(Modeling code records)
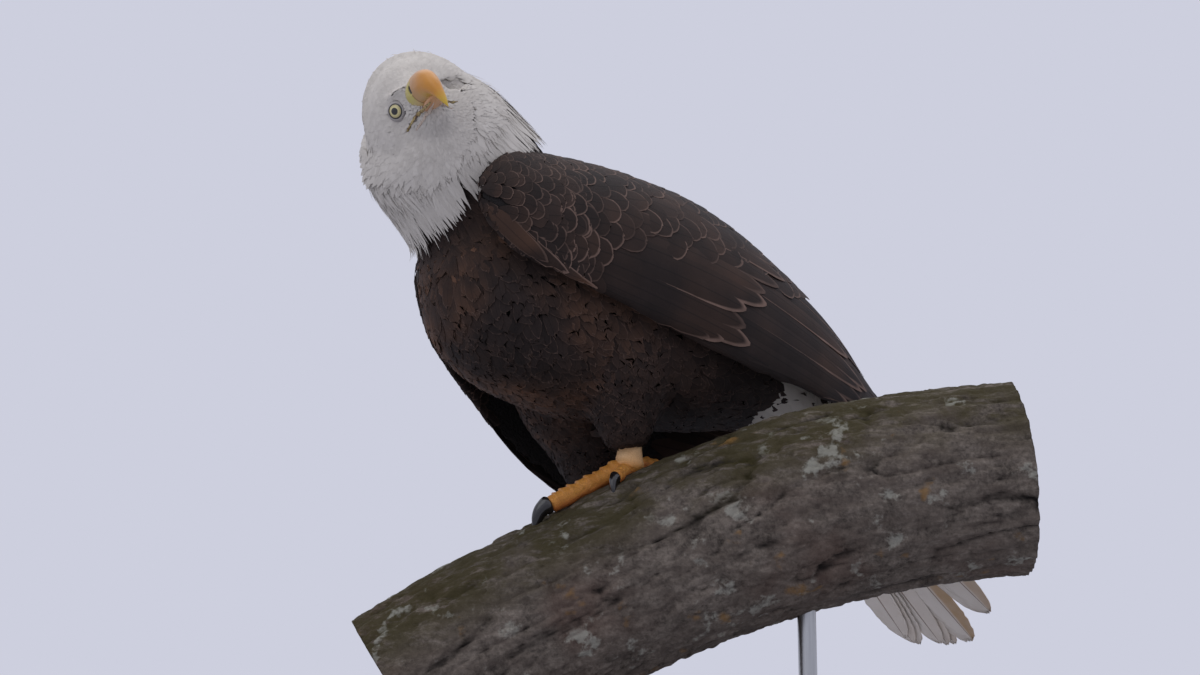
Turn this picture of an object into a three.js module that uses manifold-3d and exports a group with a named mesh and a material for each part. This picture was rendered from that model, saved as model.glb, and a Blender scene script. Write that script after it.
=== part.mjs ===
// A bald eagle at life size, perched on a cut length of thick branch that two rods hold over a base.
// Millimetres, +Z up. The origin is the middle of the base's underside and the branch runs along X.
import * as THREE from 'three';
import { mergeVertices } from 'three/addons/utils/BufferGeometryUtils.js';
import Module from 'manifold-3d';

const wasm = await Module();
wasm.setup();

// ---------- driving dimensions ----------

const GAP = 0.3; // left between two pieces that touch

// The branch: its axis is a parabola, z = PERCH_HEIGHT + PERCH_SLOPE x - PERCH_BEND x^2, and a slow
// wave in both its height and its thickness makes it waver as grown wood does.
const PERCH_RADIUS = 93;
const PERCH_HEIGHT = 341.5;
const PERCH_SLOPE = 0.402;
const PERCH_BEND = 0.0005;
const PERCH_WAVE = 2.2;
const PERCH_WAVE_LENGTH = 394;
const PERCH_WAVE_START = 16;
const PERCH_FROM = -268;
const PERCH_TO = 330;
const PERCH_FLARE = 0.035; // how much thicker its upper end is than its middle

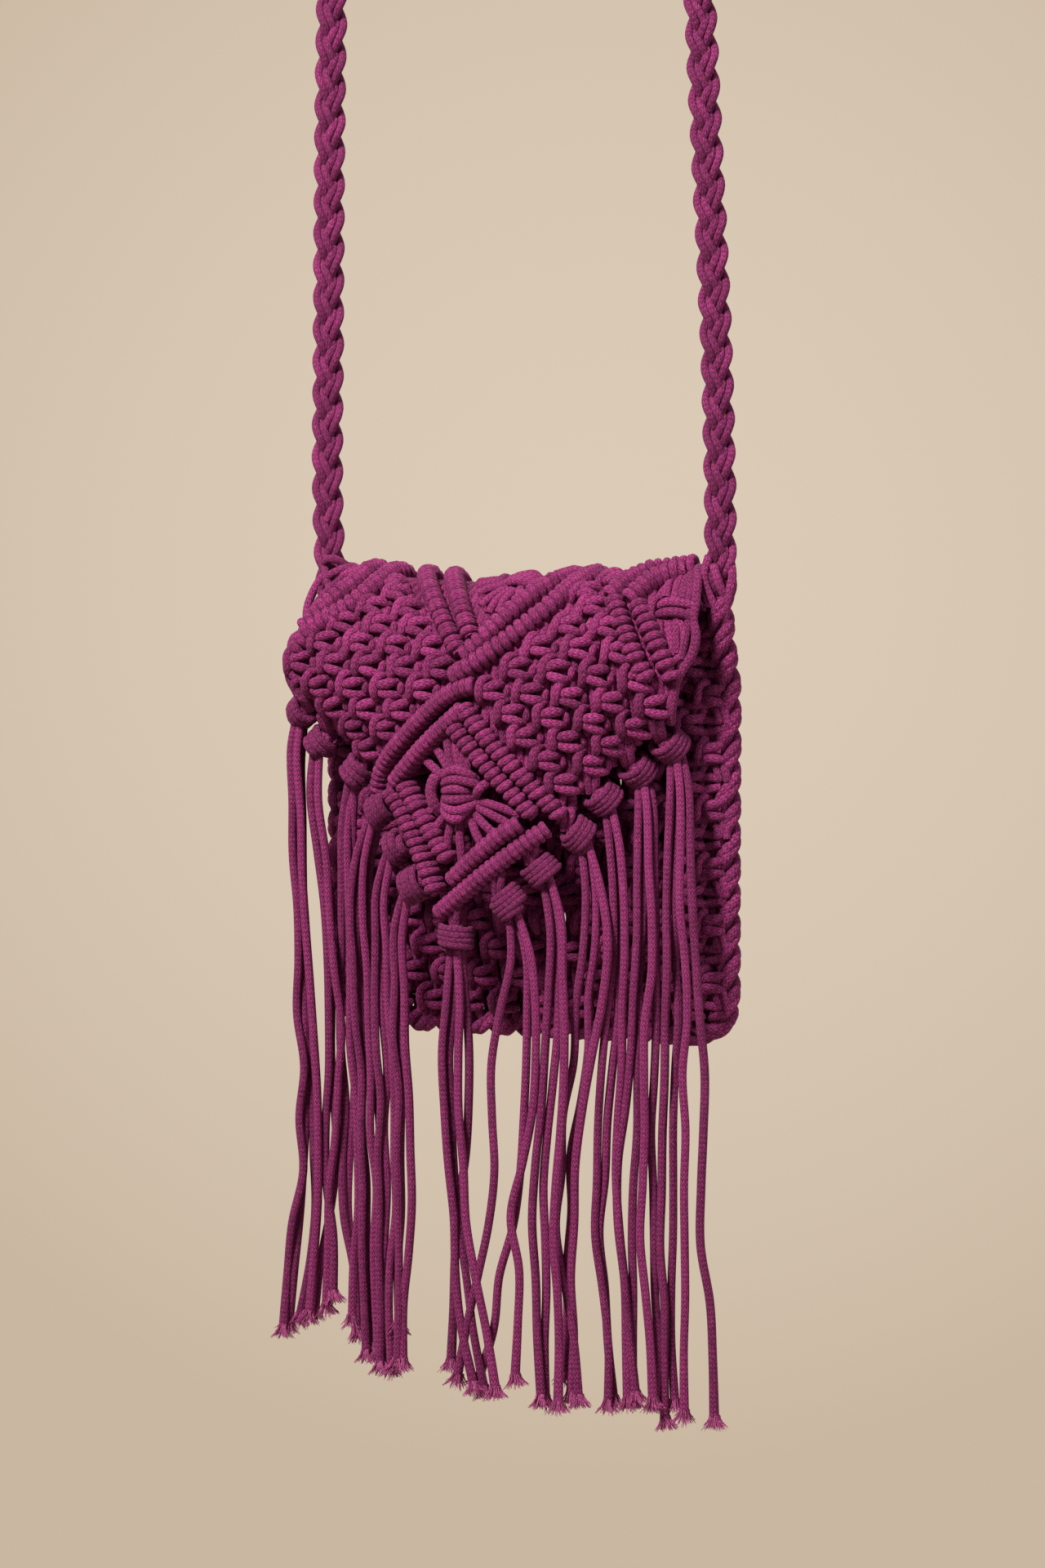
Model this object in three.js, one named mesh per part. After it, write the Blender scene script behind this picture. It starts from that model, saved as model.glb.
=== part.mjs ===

— What this task involves —
List all lines in the material containing the string "named".

— Result below —
Turn this picture of an object into a three.js module that uses manifold-3d and exports a group with a named mesh and a material for each part. This picture was rendered from that model, saved as model.glb, and a Blender scene script. Write that script after it.
Model this object in three.js, one named mesh per part. After it, write the Blender scene script behind this picture. It starts from that model, saved as model.glb.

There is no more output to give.